• _Goal_
The lines to be extracted run from the start of the listing through the line containing "import Sketcher"; copy them exactly and nothing else.

• _Supplied records_

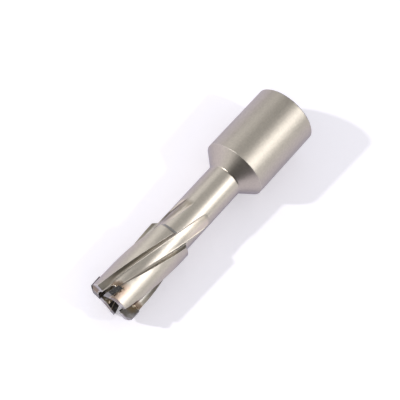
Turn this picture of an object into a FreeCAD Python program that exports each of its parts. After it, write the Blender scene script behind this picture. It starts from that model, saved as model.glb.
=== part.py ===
import FreeCAD, Part
import math
import os
import Sketcher

# Annular cutter with brazed carbide teeth, for a magnetic drill. Millimetres.
# It stands on the end of its shank: the origin is the centre of that end, and +Z runs along the axis to the teeth.
# It turns anticlockwise seen from the teeth, so the leading side of tooth 1, which points along +X, faces +Y.

doc = FreeCAD.newDocument("AnnularCutter")

# Driving dimensions: name, value, what it is
SIZES = [
    ("ShankDiameter", 19.05, "plain shank, three quarters of an inch"),
    ("ShankLength", 23.1, "from the shank's end to the cone"),
    ("ShankChamfer", 0.3, "chamfer round the shank's end"),
    ("FlatStart", 6.5, "height where the drive flats begin"),
    ("FlatEnd", 17.5, "height where the drive flats end"),
    ("FlatDistance", 8.25, "from the axis to each drive flat"),
    ("FlatAngle", 45, "half the angle between the two drive flats, either side of +Y"),
    ("ConeLength", 4.1, "from the shank down to the neck"),
    ("ConeHollow", 0.5, "radius of the hollow where the cone meets the neck"),
    ("NeckDiameter", 10.6, "slim neck between the cone and the head"),
    ("NeckEnd", 49.7, "height where the head begins"),
    ("ShoulderLength", 1.0, "sloping shoulder at the start of the head"),
    ("ShoulderRound", 0.25, "radius of the round on the shoulder's edge"),
    ("HeadStartDiameter", 12.9, "across the lands at the shoulder"),
    ("HeadEndDiameter", 13.5, "across the lands at the teeth"),
    ("RimHeight", 74.25, "from the shank's end to the steel rim between the teeth"),
    ("PilotBore", 6.4, "for the 6.35 mm pilot pin"),
    ("PilotChamfer", 0.4, "chamfer where the pilot bore leaves the shank"),
    ("SlugBore", 8.2, "hollow that takes the slug"),
    ("SlugFloor", 38.0, "height of the slug bore's floor"),
    ("SlugFloorAngle", 59, "half the drill point's angle at that floor"),
    ("FluteFloor", 5.0, "radius of a flute's floor, which follows the bore"),
    ("FluteRunout", 45.5, "height below which the floor rises out of the neck"),
    ("FluteRunoutRadius", 50, "radius of that rise"),
    ("FluteAngle", 37.9, "direction of a flute's middle at the rim, from the tooth behind it"),
    ("FluteTwist", 2.535, "degrees that a flute turns for each millimetre of height"),
    ("FluteFloorWidth", 2.1, "width of the floor at the rim"),
    ("FluteFloorGrowth", 0.055, "how much the floor widens for each millimetre below the rim"),
    ("FluteMouthRadius", 6.2, "where the mouth's width is measured"),
    ("FluteMouthWidth", 3.91, "width of the mouth at the rim"),
    ("FluteMouthGrowth", 0.096, "how much the mouth widens for each millimetre below the rim"),
    ("FluteReach", 8.0, "how far out the cutter that mills the flute reaches"),
    ("FluteCorner", 0.45, "radius of the flute's inner corners"),
    ("ToothCount", 4, "teeth, and flutes between them"),
    ("CutDiameter", 14.0, "across the carbide teeth: the size of the hole"),
    ("CutLength", 75.0, "from the shank's end to the cutting edges"),
    ("TipInnerDiameter", 7.8, "clearance round the slug inside the teeth"),
    ("TipFoot", 71.15, "height of the lower end of a carbide tip"),
    ("TipThickness", 1.3, "of a carbide tip, across its inclined faces"),
    ("RakeAngle", 15.1, "lean of the tip's leading face"),
    ("RakeOffset", 2.52, "distance of the leading face from the radius, at the rim"),
    ("CrestRadius", 5.9, "where the end of a tooth begins to fall away outwards"),
    ("OuterBevelAngle", 34, "slope of that outer bevel"),
    ("ReliefAngle", 13, "fall of the end of a tooth behind its cutting edge"),
    ("BrazeGap", 0.12, "thickness of the braze behind and under a tip"),
    ("GulletFoot", 71.4, "height of the rounded end of the gullet in front of a tip"),
    ("GulletWidth", 1.05, "width of the gullet"),
    ("GulletRound", 0.9, "radius of the gullet's rounded end"),
    ("SideReach", 2.0, "how close to the axis the tools that cut seat and gullet come"),
]

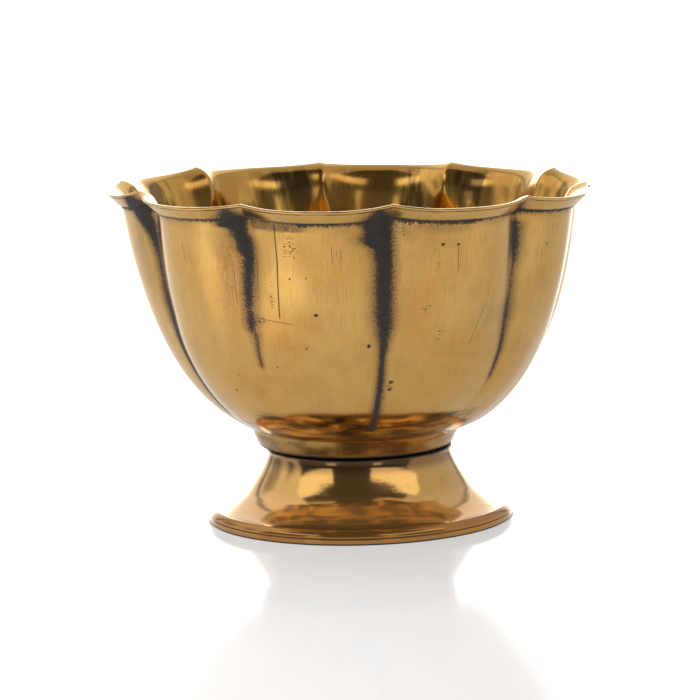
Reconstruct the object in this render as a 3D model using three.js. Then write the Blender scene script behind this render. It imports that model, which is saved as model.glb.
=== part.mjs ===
// A small brass bowl with ten lobes and an everted lip, standing on a hollow flared foot.
// Millimetres, +Z up. The origin is the centre of the foot's resting face.
// The bowl and the foot are separate castings, drawn together by a stud, a washer and a nut.
// The bowl's wall is turned as a smooth section first and then pinched inwards at each crease.

import * as THREE from "three";

// Overall sizes
const TIP_RADIUS = 38.1;
const HEIGHT = 52.6;
const LOBES = 10;
const FOOT_RADIUS = 23.95;

// Where the two castings meet, with the clearance kept between every pair of pieces
const GAP = 0.3;
const JOINT_Z = 11.3;
const BOSS_Z = JOINT_Z + GAP;

// Bowl casting
const WALL = 1.2;
const BOSS_EDGE = [15.25, 12.05];
const FLOOR_Z = 16.6;
const BLIND_HOLE_TOP = 15.2;
const WALL_FOOT = [16.45, 14.5];
const WALL_TOP = [35.65, 49.0];
const LIP_UNDERCUT = [35.9, 50.55];
const LIP_EDGE = 0.4;

// Lobes: how far a crease is pinched in, and how much lower the lip is between two creases
const CREASE_START_Z = 15.5;
const WALL_CREASE = 2.6;
const LIP_CREASE = 2.15;
const CREASE_GROWTH = 0.8;
const LIP_DROOP = 0.8;

// Foot casting
const NECK_TOP = [14.45, 11.0];
const CROWN_Z = 9.0;
const HOLLOW_RADIUS = 20.6;
const CROWN_HOLLOW_RADIUS = 12.6;

// Fastening through the foot's crown
const STUD_RADIUS = 2.4;
const STUD_BOTTOM = 3.2;
const STUD_CHAMFER = 0.5;
const HOLE_RADIUS = STUD_RADIUS + GAP;
const WASHER_RADIUS = 5.5;
const WASHER_THICKNESS = 1.0;
const NUT_ACROSS_FLATS = 8.0;
const NUT_HEIGHT = 3.2;
const NUT_CHAMFER = 0.35;

// Mesh fineness
const STEPS_PER_LOBE = 6;
const FOOT_STEPS = 54;
const SMALL_STEPS = 24;
const WALL_STEPS = 12;

const satinBrass = new THREE.MeshStandardMaterial({ color: 0xc9a24a, roughness: 0.36, metalness: 1 });
const polishedBrass = new THREE.MeshStandardMaterial({ color: 0xb9812f, roughness: 0.12, metalness: 1 });
const dullBrass = new THREE.MeshStandardMaterial({ color: 0x9c7a3a, roughness: 0.5, metalness: 1 });

const point = ([radius, height]) => new THREE.Vector2(radius, height);

function curve(start, pullA, pullB, end, steps) {
  const bezier = new THREE.CubicBezierCurve(point(start), point(pullA), point(pullB), point(end));
  return bezier.getPoints(steps);
}

// Each outline point moved sideways by a distance, to the left of the outline's direction
function offsetLeft(outline, distance) {
  return outline.map((here, index) => {
    const before = outline[Math.max(index - 1, 0)];
    const after = outline[Math.min(index + 1, outline.length - 1)];
    const along = after.clone().sub(before).normalize();
    return new THREE.Vector2(here.x - along.y * distance, here.y + along.x * distance);
  });
}

// A solid of revolution about +Z from an outline of (radius, height)
function turned(outline, steps) {
  const geometry = new THREE.LatheGeometry(outline, steps);
  geometry.rotateX(Math.PI / 2);
  return geometry;
}

function mesh(name, geometry, material) {
  const piece = new THREE.Mesh(geometry, material);
  piece.name = name;
  return piece;
}

// The wall's outer section from the boss up to the lip's undercut, at the middle of a lobe
function outerWall() {
  const flank = curve(WALL_FOOT, [28.05, 18.65], [34.0, 35.05], WALL_TOP, WALL_STEPS);
  return [...flank, point(LIP_UNDERCUT)];
}

function bowlOutline() {
  const outer = outerWall();
  const inner = offsetLeft(outer, WALL).filter((here) => here.x > WALL_FOOT[0] + 2).reverse();
  const innerFoot = inner[inner.length - 1];
  const lipBottom = HEIGHT - LIP_EDGE;
  return [
    point([0, BLIND_HOLE_TOP]),
    point([HOLE_RADIUS, BLIND_HOLE_TOP]),
    point([HOLE_RADIUS, BOSS_Z]),
    ...curve([13.6, BOSS_Z], [14.7, BOSS_Z], [15.05, 11.65], BOSS_EDGE, 4),
    ...outer,
    ...curve([36.5, 50.62], [37.0, 51.05], [37.5, 51.6], [TIP_RADIUS, lipBottom], 3),
    point([TIP_RADIUS, HEIGHT - 0.1]),
    point([TIP_RADIUS - 0.2, HEIGHT]),
    ...curve([37.2, HEIGHT - 0.1], [36.3, 52.0], [35.5, 51.2], [34.9, 50.3], 3),
    ...inner.slice(1),
    ...curve([innerFoot.x, innerFoot.y], [17.2, 16.4], [9, FLOOR_Z], [0, FLOOR_Z], 5).slice(1),
  ];
}

// How far a crease is pinched in at a point of the section
function creaseDepth(radius, height) {
  const climb = THREE.MathUtils.clamp((height - CREASE_START_Z) / (WALL_TOP[1] - CREASE_START_Z), 0, 1);
  const onLip = THREE.MathUtils.smoothstep(radius, LIP_UNDERCUT[0], TIP_RADIUS);
  const fullDepth = THREE.MathUtils.lerp(WALL_CREASE, LIP_CREASE, onLip);
  const fadeAtFloor = Math.min(radius / WALL_FOOT[0], 1);
  return fullDepth * climb ** CREASE_GROWTH * fadeAtFloor;
}

// Pinches a turned wall into lobes. A crease lies on -Y, and a lobe's middle on +X and on -X.
function pinchIntoLobes(geometry) {
  const place = geometry.attributes.position;
  const lobeAngle = (2 * Math.PI) / LOBES;
  for (let index = 0; index < place.count; index += 1) {
    const x = place.getX(index);
    const y = place.getY(index);
    const height = place.getZ(index);
    const radius = Math.hypot(x, y);
    if (height < CREASE_START_Z || radius < 1) continue;
    const turn = Math.atan2(x, -y) / lobeAngle;
    const fromMiddle = Math.abs(2 * (turn - Math.floor(turn)) - 1);
    const pinched = radius - creaseDepth(radius, height) * fromMiddle ** 2;
    const nearLip = THREE.MathUtils.smoothstep(height, WALL_TOP[1] - 5, HEIGHT);
    place.setX(index, (x * pinched) / radius);
    place.setY(index, (y * pinched) / radius);
    place.setZ(index, height - LIP_DROOP * nearLip * (1 - fromMiddle ** 3));
  }
  geometry.computeVertexNormals();
}

function makeBowl() {
  const geometry = turned(bowlOutline(), LOBES * STEPS_PER_LOBE);
  pinchIntoLobes(geometry);
  return mesh("bowl", geometry, satinBrass);
}

// Foot: resting band, groove, rounded ridge, flare, neck, crown with its hole, hollow
function footOutline() {
  const outline = [
    point([HOLLOW_RADIUS, 0]),
    point([FOOT_RADIUS - 0.15, 0]),
    point([FOOT_RADIUS, 0.15]),
    point([FOOT_RADIUS, 0.85]),
    point([23.72, 0.97]),
    ...curve([23.85, 1.1], [23.9, 1.35], [23.6, 1.95], [23.08, 2.22], 5),
    ...curve([22.9, 2.19], [21.9, 2.38], [20.7, 2.8], [19.6, 3.55], 5),
    ...curve([19.6, 3.55], [18.2, 4.5], [17.2, 5.8], [16.85, 6.4], 5).slice(1),
    ...curve([16.85, 6.4], [16.1, 7.55], [14.7, 9.6], NECK_TOP, 5).slice(1),
    point([NECK_TOP[0] - 0.35, JOINT_Z]),
    point([HOLE_RADIUS, JOINT_Z]),
    point([HOLE_RADIUS, CROWN_Z]),
    ...curve([CROWN_HOLLOW_RADIUS, CROWN_Z], [15.2, 7.2], [17.6, 2.4], [HOLLOW_RADIUS, 0], 9),
  ];
  return outline;
}

function makeFoot() {
  return mesh("foot", turned(footOutline(), FOOT_STEPS), polishedBrass);
}

function makeStud() {
  const top = BLIND_HOLE_TOP - GAP;
  const outline = [
    point([0, STUD_BOTTOM]),
    point([STUD_RADIUS - STUD_CHAMFER, STUD_BOTTOM]),
    point([STUD_RADIUS, STUD_BOTTOM + STUD_CHAMFER]),
    point([STUD_RADIUS, top - STUD_CHAMFER]),
    point([STUD_RADIUS - STUD_CHAMFER, top]),
    point([0, top]),
  ];
  return mesh("stud", turned(outline, SMALL_STEPS), dullBrass);
}

function makeWasher() {
  const top = CROWN_Z - GAP;
  const bottom = top - WASHER_THICKNESS;
  const outline = [
    point([HOLE_RADIUS, bottom]),
    point([WASHER_RADIUS - 0.15, bottom]),
    point([WASHER_RADIUS, bottom + 0.15]),
    point([WASHER_RADIUS, top]),
    point([HOLE_RADIUS, top]),
    point([HOLE_RADIUS, bottom]),
  ];
  return mesh("washer", turned(outline, SMALL_STEPS), dullBrass);
}

function makeNut() {
  const cornerRadius = NUT_ACROSS_FLATS / Math.sqrt(3) - NUT_CHAMFER;
  const hexagon = new THREE.Shape();
  for (let corner = 0; corner < 6; corner += 1) {
    const angle = (corner * Math.PI) / 3;
    const place = [cornerRadius * Math.cos(angle), cornerRadius * Math.sin(angle)];
    if (corner === 0) hexagon.moveTo(...place);
    else hexagon.lineTo(...place);
  }
  hexagon.closePath();
  hexagon.holes.push(new THREE.Path().absarc(0, 0, HOLE_RADIUS + NUT_CHAMFER, 0, 2 * Math.PI, true));
  const geometry = new THREE.ExtrudeGeometry(hexagon, {
    depth: NUT_HEIGHT - 2 * NUT_CHAMFER,
    curveSegments: SMALL_STEPS / 2,
    bevelThickness: NUT_CHAMFER,
    bevelSize: NUT_CHAMFER,
    bevelSegments: 1,
  });
  const nut = mesh("nut", geometry, dullBrass);
  nut.position.z = CROWN_Z - 2 * GAP - WASHER_THICKNESS - NUT_HEIGHT + NUT_CHAMFER;
  return nut;
}

const castings = new THREE.Group();
castings.add(makeBowl(), makeFoot());

const fastening = new THREE.Group();
fastening.add(makeStud(), makeWasher(), makeNut());

const lobedBowl = new THREE.Group();
lobedBowl.add(castings, fastening);

export default lobedBowl;
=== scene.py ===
"""A small brass bowl with ten lobes on a hollow flared foot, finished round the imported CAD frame.

Outlines are given in millimetres as (radius, height) and turned about the bowl's upright axis.
Overall sizes come from the frame; the proportions between them are named constants below.
"""

import math

import bpy
import numpy as np
from mathutils import Euler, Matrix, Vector


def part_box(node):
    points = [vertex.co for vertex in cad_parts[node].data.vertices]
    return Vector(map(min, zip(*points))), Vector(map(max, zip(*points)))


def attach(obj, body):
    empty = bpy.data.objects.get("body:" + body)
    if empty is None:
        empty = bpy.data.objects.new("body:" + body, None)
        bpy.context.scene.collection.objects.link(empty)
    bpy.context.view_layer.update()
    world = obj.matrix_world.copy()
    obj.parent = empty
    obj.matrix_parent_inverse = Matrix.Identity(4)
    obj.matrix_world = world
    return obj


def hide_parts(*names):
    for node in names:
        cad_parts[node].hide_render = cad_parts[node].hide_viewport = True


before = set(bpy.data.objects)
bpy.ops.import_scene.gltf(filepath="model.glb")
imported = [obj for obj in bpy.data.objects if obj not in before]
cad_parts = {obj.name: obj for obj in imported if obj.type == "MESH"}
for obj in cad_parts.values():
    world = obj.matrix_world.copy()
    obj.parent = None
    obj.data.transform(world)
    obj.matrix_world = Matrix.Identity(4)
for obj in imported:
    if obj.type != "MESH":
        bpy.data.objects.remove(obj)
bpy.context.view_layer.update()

MM = 0.001

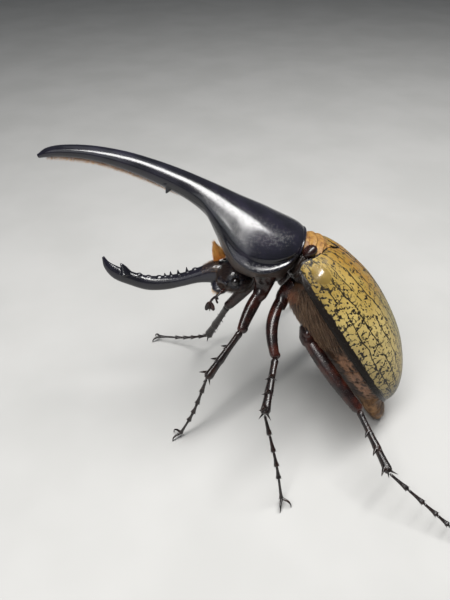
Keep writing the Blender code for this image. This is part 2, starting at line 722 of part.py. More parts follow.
def main():
    clear_scene()
    bpy.context.scene.collection.children.link(PARTS)
    mats = {
        "shell": material("black_shell", (0.012, 0.012, 0.018), 0.22),
        "elytra": material("olive_wing_case", (0.36, 0.31, 0.12), 0.35),
        "belly": material("brown_belly", (0.06, 0.028, 0.015), 0.45),
        "limb": material("red_brown_limb", (0.05, 0.015, 0.01), 0.28),
        "claw": material("dark_claw", (0.015, 0.011, 0.01), 0.25),
        "skin": material("neck_skin", (0.5, 0.24, 0.06), 0.5),
        "eye": material("eye", (0.01, 0.009, 0.008), 0.1),
    }
    floor = frame_empty("beetle", Vector(), Euler(), None)
    hind = frame_empty("hind_body", HIND_AT, HIND_TURN, floor)
    fore = frame_empty("fore_body", FORE_AT, FORE_TURN, floor)

    elytron("elytron_left", -1, mats["elytra"], hind)
    elytron("elytron_right", 1, mats["elytra"], hind)
    thorax = pterothorax(mats["belly"], hind)
    tail = abdomen(mats["belly"], hind)
    trim_floor(tail, HIND)
    scutellum(mats["shell"], hind)
    neck(mats["skin"], floor)

    shield = pronotum(mats["shell"], fore)
    thoracic_horn(mats["shell"], fore)
    head_horn(mats["shell"], fore)
    upright = Matrix.Identity(3)
    head = ball("head", HEAD_AT, HEAD_RADII, upright, mats["shell"], fore, 20, 12)
    grown = HEAD_RADII + Vector((GAP + 0.2,) * 3)
    socket = ball("socket", HEAD_AT, grown, upright, mats["shell"], fore, 20, 12)
    combine(shield, [socket], "DIFFERENCE")
    cut_flat(head, Vector((HEAD_FACE, 0, 0)), Vector((1, 0, 0)))
    for side, side_name in ((-1, "left"), (1, "right")):
        centre = HEAD_AT + Vector((0.4, side * (HEAD_RADII.y - 0.6), 0.8))
        ball(f"eye_{side_name}", centre, Vector((EYE_RADIUS,) * 3), upright, mats["eye"], fore, 14, 9)
        hollow = ball("hollow", centre, Vector((EYE_RADIUS + GAP,) * 3), upright, mats["eye"], fore, 14, 9)
        combine(head, [hollow], "DIFFERENCE")
        antenna(f"antenna_{side_name}", side, mats["limb"], fore)
    mouthparts(mats["limb"], fore)
    grown = MOUTH_RADII + Vector((GAP + 0.1,) * 3)
    hollow = ball("hollow", MOUTH_AT, grown, upright, mats["limb"], fore, 16, 10)
    combine(head, [hollow], "DIFFERENCE")
    brow(head, mats["shell"], fore)

    for side, side_name in ((-1, "left"), (1, "right")):
        spots = {
            "front": (FORE, Vector((-12.5, side * 6.3, -14.5)), Vector((2.7, 3.8, 2.9)), shield, fore),
            "mid": (HIND, Vector((7.0, side * 5.8, -26.6)), Vector((2.5, 3.0, 2.6)), thorax, hind),
            "hind": (HIND, Vector((21.5, side * 8.4, -27.8)), Vector((3.0, 5.2, 2.9)), thorax, hind),
        }
        for pair, (frame, local, radii, carrier, parent) in spots.items():
            turn = frame.to_3x3()
            leg(pair, side_name, frame @ local, radii, turn, mats, floor, (thorax, tail))
            grown = radii + Vector((GAP + 0.1,) * 3)
            hollow = ball("hollow", local, grown, Matrix.Identity(3), mats["limb"], parent, 12, 9)
            combine(carrier, [hollow], "DIFFERENCE")

    centre_on_floor(floor)


main()
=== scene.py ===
"""Looks for the adult male hercules beetle: shells, horns, legs, hair and their finishes.

Shapes are worked out in millimetres in three frames: FLOOR, level with the ground, FORE for the
shield, head and horns, and HIND for the wing cases and the abdomen. They are placed in metres.
"""
from math import copysign, cos, exp, pi, radians, sin, sqrt, tau

import bmesh
import bpy
from mathutils import Euler, Matrix, Vector


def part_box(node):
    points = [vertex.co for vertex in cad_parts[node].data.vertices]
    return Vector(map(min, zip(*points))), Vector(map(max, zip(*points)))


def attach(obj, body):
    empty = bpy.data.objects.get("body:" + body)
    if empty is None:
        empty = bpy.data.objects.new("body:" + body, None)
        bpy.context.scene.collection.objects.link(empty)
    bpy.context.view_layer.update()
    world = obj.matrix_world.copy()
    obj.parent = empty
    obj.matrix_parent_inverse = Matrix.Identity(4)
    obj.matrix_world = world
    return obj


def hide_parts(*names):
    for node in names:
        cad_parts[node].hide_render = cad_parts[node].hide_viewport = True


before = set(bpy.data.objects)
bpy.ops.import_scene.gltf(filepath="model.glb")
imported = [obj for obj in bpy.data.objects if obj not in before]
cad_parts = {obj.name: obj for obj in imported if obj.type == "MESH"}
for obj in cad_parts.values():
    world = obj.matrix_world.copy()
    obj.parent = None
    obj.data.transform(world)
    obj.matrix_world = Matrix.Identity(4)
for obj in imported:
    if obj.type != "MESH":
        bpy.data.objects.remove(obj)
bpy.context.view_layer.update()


def vec(x, y, z):
    return Vector((x, y, z))


MM = 0.001
BAKE_MAP = "OFBake"
SHELL_MAP = "Shell"
TUFT_PATCH = 0.003
GUIDE_MARGIN = 0.02
GUIDE_SPAN = 0.95

# The wing cases' map, in millimetres: its span, a case's width on it, where the right case starts,
# where the distance from the suture starts again, and how far apart the long black lines are.
SHELL_MAP_SPAN = 64.0
SHELL_MAP_WIDTH = 31.0
SHELL_MAP_NEXT = 33.0
SHELL_MAP_WRAP = 32.9
LINE_SPACING = 4.4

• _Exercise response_
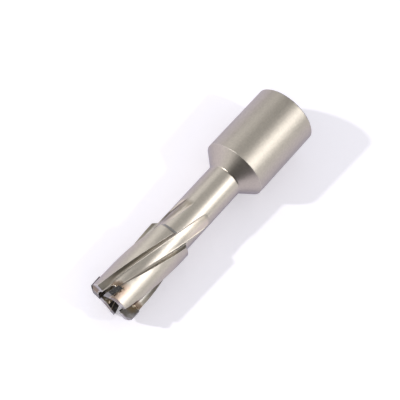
Turn this picture of an object into a FreeCAD Python program that exports each of its parts. After it, write the Blender scene script behind this picture. It starts from that model, saved as model.glb.
=== part.py ===
import FreeCAD, Part
import math
import os
import Sketcher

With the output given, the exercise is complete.